Despite the fierce controversy that rages over the roots of intentionality and the reducibility of mental states, it is admitted on all sides of the debate that a wide variety of entities can be treated as if they were agents in order to predict their behaviour. This, to my mind, is what makes Dennett's intentional stance a fruitful starting point in our quest for bearers of mental states. The issue of whether mental states can be reduced to mindless, lower-level processes is independent of the question of whether the intentional stance can be used to search for mental states.

Conclusions reached

If the foregoing arguments are correct, then we may conclude that behaving according to the intentional stance is a necessary condition for possessing mental states that are identifiable by us:

I.1 Our ability to describe an entity's behaviour according to Dennett's intentional stance is a necessary condition for our being able to ascribe cognitive mental states to it.
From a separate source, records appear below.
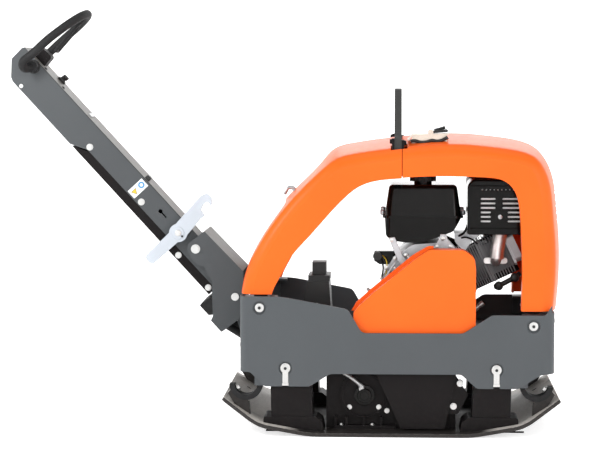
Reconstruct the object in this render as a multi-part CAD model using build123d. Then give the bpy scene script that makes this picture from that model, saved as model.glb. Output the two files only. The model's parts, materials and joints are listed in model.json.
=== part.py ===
from build123d import *
import math
import os

# Reversible plate compactor. Millimetres; +X is forward, +Y is the machine's left, +Z is up.
# The origin is the centre of the base plate's contact face, on the ground.

# ---- Driving dimensions: base plate ----
PLATE_LENGTH = 900.0        # tip to tip
PLATE_WIDTH = 600.0
TIP_WIDTH = 484.0           # the plan view narrows towards both tips
PLATE_THICK = 10.0
FLAT_HALF = 215.0           # half the length that touches the ground
KNEE_X, KNEE_Z = 355.0, 25.0    # where the shallow ramp turns into the steep one
TIP_Z = 87.0
TAPER_START = 340.0

# ---- Driving dimensions: exciter ----
SHAFT_X = 70.0              # the two exciter shafts lie at +SHAFT_X and -SHAFT_X
SHAFT_Z = 100.0
GEAR_TEETH = 28
GEAR_MODULE = 2 * SHAFT_X / GEAR_TEETH
GEAR_WIDTH = 40.0
HOUSING_HALF_X = 172.0
HOUSING_TOP = 186.0
HOUSING_WALL = 20.0
HOUSING_NEAR, HOUSING_FAR = -205.0, 205.0
JOURNAL_R = 19.95
BEARING_INNER_R, BEARING_OUTER_R, BEARING_WIDTH = 20.0, 36.0, 16.0

# ---- Driving dimensions: frame ----
FRAME_REAR, FRAME_FRONT = -399.0, 430.0
FRAME_HALF_Y = 275.0
SHEET = 6.0                 # frame plate thickness
REAR_CORNER_R, FRONT_CORNER_R = 25.0, 32.0
CORNER_Y = 236.0            # the side panels wrap round the corners as far in as this
DECK_TOP = 247.0
DECK_THICK = 8.0
BUFFER_X = (-263.0, 268.0)
BUFFER_Y = 215.0
BUFFER_BASE, BUFFER_TOP = 126.0, 176.0

# ---- Driving dimensions: hood ----
HOOD_EDGE_Y = 245.0         # the crown ends here and the rounded side bevel starts
HOOD_SIDE_Y = 262.0         # flat outer side faces
HOOD_CROWN = 23.0           # how far the skin bulges out at the middle
REAR_CROWN_SHARE = 0.6      # the rear slope bulges less
REAR_SLOPE_POINTS = 7       # the edge line's points that lie on the rear slope
HOOD_WALL = 6.0
HOOD_SPLIT = 28.0           # the rear and front hoods meet at this X
HOOD_GAP = 2.0
REAR_HOOD_BASE, FRONT_HOOD_BASE = 372.0, 330.0

# ---- Driving dimensions: engine ----
CRANK_X, CRANK_Z = 114.0, 379.0
BORE_TILT = 25.0            # the cylinder leans up and forward by this angle
BELT_Y = -228.0             # middle of the belt's run
CLUTCH_R, EXCITER_PULLEY_R = 65.0, 60.0
BELT_THICK, BELT_WIDTH = 9.0, 15.0

# ---- Driving dimensions: drawbar, in its own directions ----
PIVOT_X, PIVOT_Z = -424.0, 348.6
BAR_ANGLE = 132.6           # direction of the bar from its pivot, in the side view
BAR_LENGTH = 892.0
BAR_HALF_Y = 62.0
BAR_TOP, BAR_MID, BAR_LOW = 33.6, -30.0, -54.5
BRACKET_HALF_Y = 99.0
CHEEK = 6.0
RING_ON_BAR = (833.2, 15.4)     # along and across the bar
RING_HALF_Y = 121.0
RING_TUBE_R = 11.5
LATCH_HUB = (-580.5, 520.6)

RUN = 0.05                  # radial running clearance of pins and shafts
GAP = 0.4                   # clearance between pieces that move past each other


# ---- Geometry helpers ----
def outline(corners):
    """Face in the XY plane from (a, b) or (a, b, radius) corners."""
    points = [Vector(corner[0], corner[1]) for corner in corners]
    bends = []
    for index, corner in enumerate(corners):
        here = points[index]
        radius = corner[2] if len(corner) > 2 else 0
        if not radius:
            bends.append((here, None, here))
            continue
        back = (points[index - 1] - here).normalized()
        ahead = (points[(index + 1) % len(points)] - here).normalized()
        half = math.radians(back.get_angle(ahead)) / 2
        reach = radius / math.tan(half)
        centre = here + (back + ahead).normalized() * (radius / math.sin(half))
        middle = centre + (here - centre).normalized() * radius
        bends.append((here + back * reach, middle, here + ahead * reach))
    edges = []
    for index, (first, middle, last) in enumerate(bends):
        if middle is not None:
            edges.append(ThreePointArc(first, middle, last))
        following = bends[(index + 1) % len(bends)][0]
        if (following - last).length > 1e-4:
            edges.append(Line(last, following))
    return Face(Wire(edges))


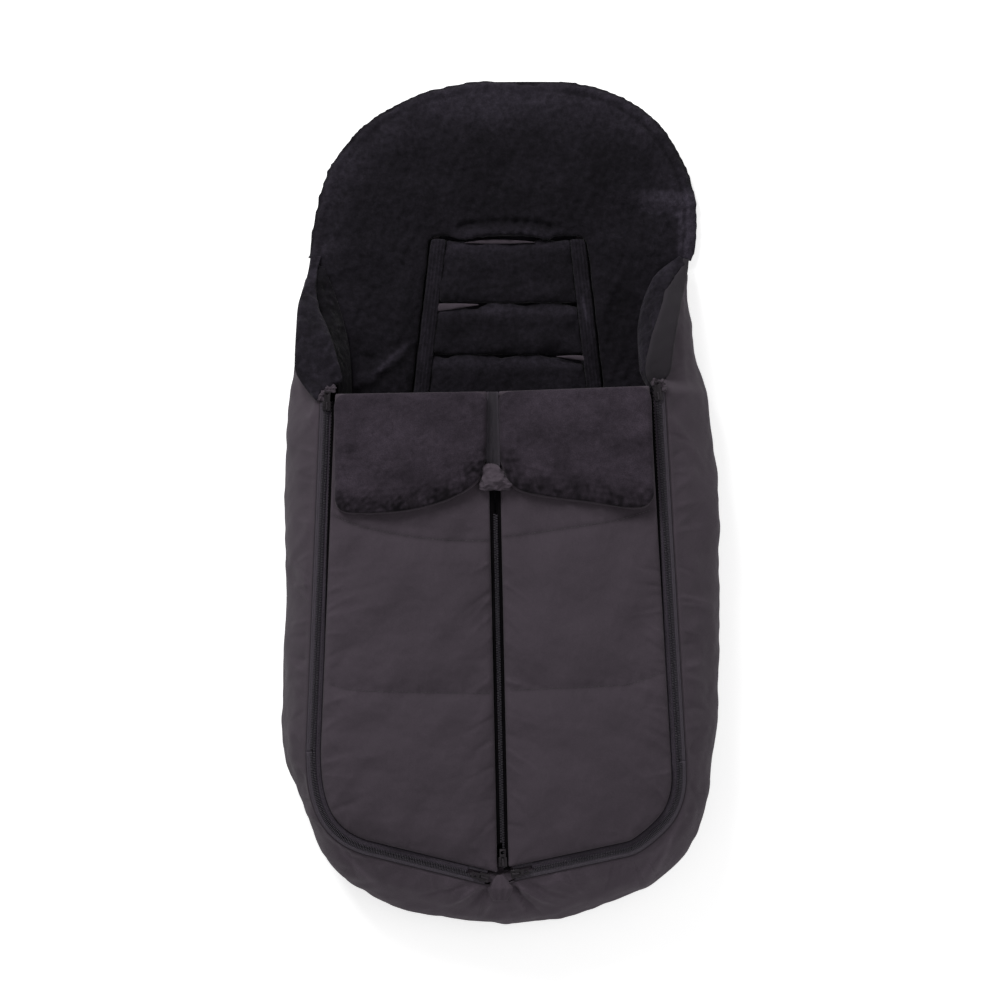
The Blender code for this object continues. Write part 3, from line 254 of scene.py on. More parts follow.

The intentional stance may well describe a considerably smaller class of entities than Wolfram's "computational stance", as I shall call it. Computations, broadly construed, are ubiquitous in nature, but the stipulation of a rule that describes an entity's information processing behaviour need not imply that the behaviour has a goal as such. It simply means that the entity can transform some initial states (inputs) into final states (outputs). Our final conclusion on Wolfram's computational stance is a negative one:

C.3 Our ability to describe an entity's behaviour in terms of rules which transform inputs into outputs (as per Wolfram's computational stance) is not a sufficient warrant for our being able to ascribe cognitive mental states to that entity.

On the other hand, Dennett's claim that the behaviour of all organisms can be described according to the intentional stance appears uncontroversial, in the light of our discussion of intrinsic finality in the previous chapter:

I.2 The set of entities which can be described by Dennett's intentional stance is not universal in scope, but includes all organisms (and their parts).